• 25.04.2023
  • 138815 defa okundu

BM, ÇKP rejiminin keyfi tutuklamaları sonucu cezaevinde bulunan Uygur Türklerinin derhal serbest bırakılması çağrısında bulundu.

Çin işgali altındaki Doğu Türkistan’da milyonlarca Uygur Türkü ve diğer Türk halklarının keyfi tutuklanması ve zorunlu çalışma, toplama kampı gibi soykırım uygulamaları ile karşı karşıya kalmasına uluslararası kuruluşlardan tepki gelmeye devam ediyor.

BM Keyfi Gözaltı Çalışma Grubunun Çin’in keyfi gözaltı ile tutukladığı 3 Uygur Türkü ile çağrısı Uygur Türkleri tarafından memnuniyetle karşılandı.

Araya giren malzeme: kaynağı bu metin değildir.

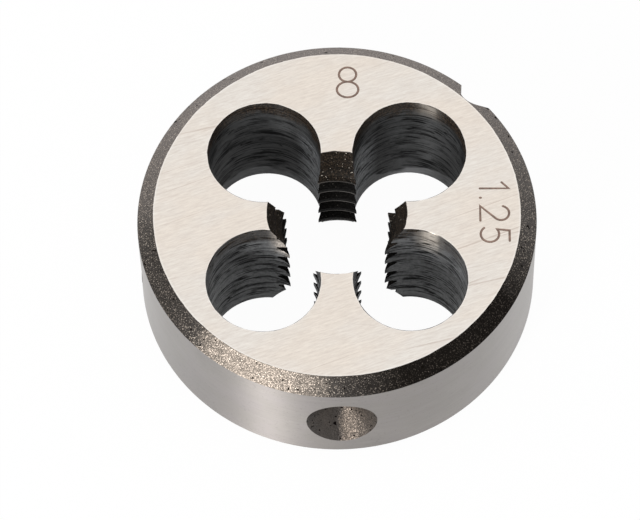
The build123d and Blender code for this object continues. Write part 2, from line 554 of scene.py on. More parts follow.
def land_columns(d, rows, thread, axis):
    """Points of one threaded land, column by column."""
    first, _ = land_tip(d, rows, thread, axis, -1)
    last, _ = land_tip(d, rows, thread, axis, 1)
    share = np.linspace(0, 1, LAND_CELLS + 1)[:, None]
    turn = first + share * (last - first)
    radius = land_radius(d, rows, thread, turn)
    height = row_height(d, rows, turn)
    points = polar(radius, turn, height)
    crest = np.clip(1 - (radius - d.bore_radius) / CREST_ZONE, 0, 1)
    edge = np.abs(share * 2 - 1) ** 6
    wear_share = np.where(points[..., 1] < 0, 1.0, BACK_WEAR_SHARE)
    worn = TIP_WEAR * abs(math.cos(axis)) * crest * edge * wear_share
    burr = BURR_HEIGHT * crest * edge * np.clip(noise(points, 0.35, 8) + 0.2, 0, 1)
    torn = TORN_DEPTH * noise(points, 0.16, 9) + TIP_TORN_DEPTH * edge * noise(points, 0.2, 10)
    return polar(radius + worn - burr + torn, turn, height)


def hole_columns(d, rows, thread, axis):
    """Points of one clearance hole's wall, from the land at axis to the next, without their tips."""
    distance, bearing = hole_centre(d, axis, 1)
    start, start_radius = land_tip(d, rows, thread, axis, 1)
    end, end_radius = land_tip(d, rows, thread, axis + LAND_TURN, -1)

    def round_hole(radius):
        return np.arccos((distance**2 + d.hole_radius**2 - radius**2) / (2 * distance * d.hole_radius))

    near = np.linspace(0, 1, TOOTH_CELLS + 1)[1:, None]
    first, last = round_hole(start_radius), 2 * math.pi - round_hole(end_radius)
    opening = first + near * (TOOTH_SIDE - first)
    closing = (2 * math.pi - TOOTH_SIDE) + near[:-1] * (last - 2 * math.pi + TOOTH_SIDE)
    middle = np.linspace(TOOTH_SIDE, 2 * math.pi - TOOTH_SIDE, HOLE_CELLS + 1)[1:, None]
    swing = np.vstack([opening, middle + np.zeros_like(first), closing])
    share = np.linspace(0, 1, len(swing) + 2)[1:-1, None]
    height = row_height(d, rows, start + share * (end - start))
    from_teeth = np.clip(np.minimum(swing - first, last - swing) * 4, 0, 1)
    along = swing * d.hole_radius

    def drawn_out(stretch, shift, slant):
        """Places for noise that is drawn out round the hole and climbs along it."""
        return np.stack([along / stretch, np.full_like(along, axis * shift), height + slant * along], -1)

    strength = np.clip(0.5 + noise(drawn_out(2, 2, 0), 1.1, 13), 0.1, 1.4)
    feed = FEED_DEPTH * noise(drawn_out(30, 5, 0.05), 0.15, 11) * strength
    feed += WAVE_DEPTH * noise(drawn_out(12, 3, -0.03), 0.42, 12)
    radius = d.hole_radius + feed * from_teeth
    return polar(distance, bearing, 0.0) + polar(radius, bearing + math.pi + swing, height)


def add_bore(surface, d):
    """The wall of the bore and the clearance holes, in rows that climb one pitch in each turn.

    Returns the numbers and places of the points round its openings in the two faces, with a broken
    edge there, the lower face first.
    """
    rows, thread, rows_per_turn = thread_rows(d)
    columns, on_land = [], []
    for land in range(LANDS):
        axis = land * LAND_TURN
        lands = land_columns(d, rows, thread, axis)
        holes = hole_columns(d, rows, thread, axis)
        columns += [lands, holes]
        on_land += [True] * (len(lands) - 1) + [False] * (len(holes) + 1)
    points = np.concatenate(columns)
    numbers = surface.add_points(points)
    low, high = d.rim_break, d.disc_thickness - d.rim_break
    below, above = points[..., 2] <= low + TINY, points[..., 2] >= high - TINY
    everywhere = np.arange(len(points))
    lowest = rows.size - 1 - np.argmax(below[:, ::-1], axis=1)
    highest = np.argmax(above, axis=1)
    foot, head = numbers[everywhere, lowest], numbers[everywhere, highest]
    numbers = np.where(below, foot[:, None], np.where(above, head[:, None], numbers))
    seam = np.minimum(np.arange(rows.size) + rows_per_turn, rows.size - 1)
    numbers = np.vstack([numbers, numbers[0, seam]])
    on_land = np.array(on_land)

    def add_strips(grid, land_finish):
        for start, stop in stretches(on_land):
            finish = land_finish if on_land[start] else "drilled_hole"
            surface.add_grid(grid[:, start : stop + 1], finish)

    add_strips(numbers.T, "cut_thread")
    rings = []
    for ring, places, height in ((foot, lowest, 0.0), (head, highest, d.disc_thickness)):
        edge = break_edge(d, points[everywhere, places], height)
        edge_numbers = surface.add_points(edge)
        pair = [np.append(ring, ring[0]), np.append(edge_numbers, edge_numbers[0])]
        add_strips(np.stack(pair if height else pair[::-1]), "lead_cone")
        rings.append((edge_numbers, edge[:, :2]))
    return rings


def stretches(flags):
    """Start and end of each run of equal flags."""
    changes = np.flatnonzero(flags[1:] != flags[:-1]) + 1
    bounds = [0, *changes.tolist(), len(flags)]
    return list(zip(bounds[:-1], bounds[1:]))


def break_edge(d, places, height):
    """The outline of the bore at a face, set back by the broken edge, with small nicks."""
    outline = places.copy()
    outline[:, 2] = height
    bearing = np.arctan2(outline[:, 1], outline[:, 0])
    nearest = (np.floor(bearing / LAND_TURN) + 0.5) * LAND_TURN
    from_hole = outline - polar(d.hole_distance, nearest, height) - (0, d.hole_offset, 0)
    gap = np.hypot(from_hole[:, 0], from_hole[:, 1])
    in_hole = np.abs(gap - d.hole_radius) < HOLE_MARGIN
    outward = np.where(in_hole[:, None], from_hole, outline * [1, 1, 0])
    outward[:, 2] = 0
    outward /= np.linalg.norm(outward, axis=1, keepdims=True)
    width = d.rim_break * (1 + layered(outline, NICKS))
    return outline + outward * width[:, None]


# ---------------------------------------------------------------- faces and numbers

DIGIT_GAP = 0.26  # between two digits, as a share of their height
MARKS = (  # number, place of its middle in millimetres, height of its digits and turn in degrees
    ("8", (0.7, 9.4), 2.2, 0),
    ("1.25", (9.85, 0.0), 1.8, -90),
)


def arc_points(centre, radius, start, end, steps):
    """Points along an arc, with angles in degrees and the radius given across and up."""
    turn = np.radians(np.linspace(start, end, steps + 1))
    across, up = radius
    return np.stack([centre[0] + across * np.cos(turn), centre[1] + up * np.sin(turn)], -1)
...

Uygur Soykırımını tün dünyaya duyuran ve bu konuda lobi çalışmaları yapan Uygur Hareketi konu ile ilgili bir basın bülteni yayınladı.

Uygur Hareketinin konu ile ilgili yaptığı basın bülteninde şunlar kaydedildi:

Uygurlar Hareketi, Birleşmiş Milletler Keyfi Gözaltı Çalışma Grubu (WGAD) tarafından 20 Mart 2023 tarihinde yayınlanan ve Çin rejimine Kurban Mamut, Ekpar Asat ve Gülşen Abbas’ı derhal serbest bırakma çağrısında bulunan 88/2022 sayılı son Görüşü memnuniyetle karşılamaktadır. Bu vesileyle, Uygur Hareketi, Çin rejiminin bu kişilerin yanı sıra Doğu Türkistan’da keyfi olarak gözaltına alınan diğer tüm Uygurları ve Türk halkını derhal serbest bırakması talebini yinelemektedir.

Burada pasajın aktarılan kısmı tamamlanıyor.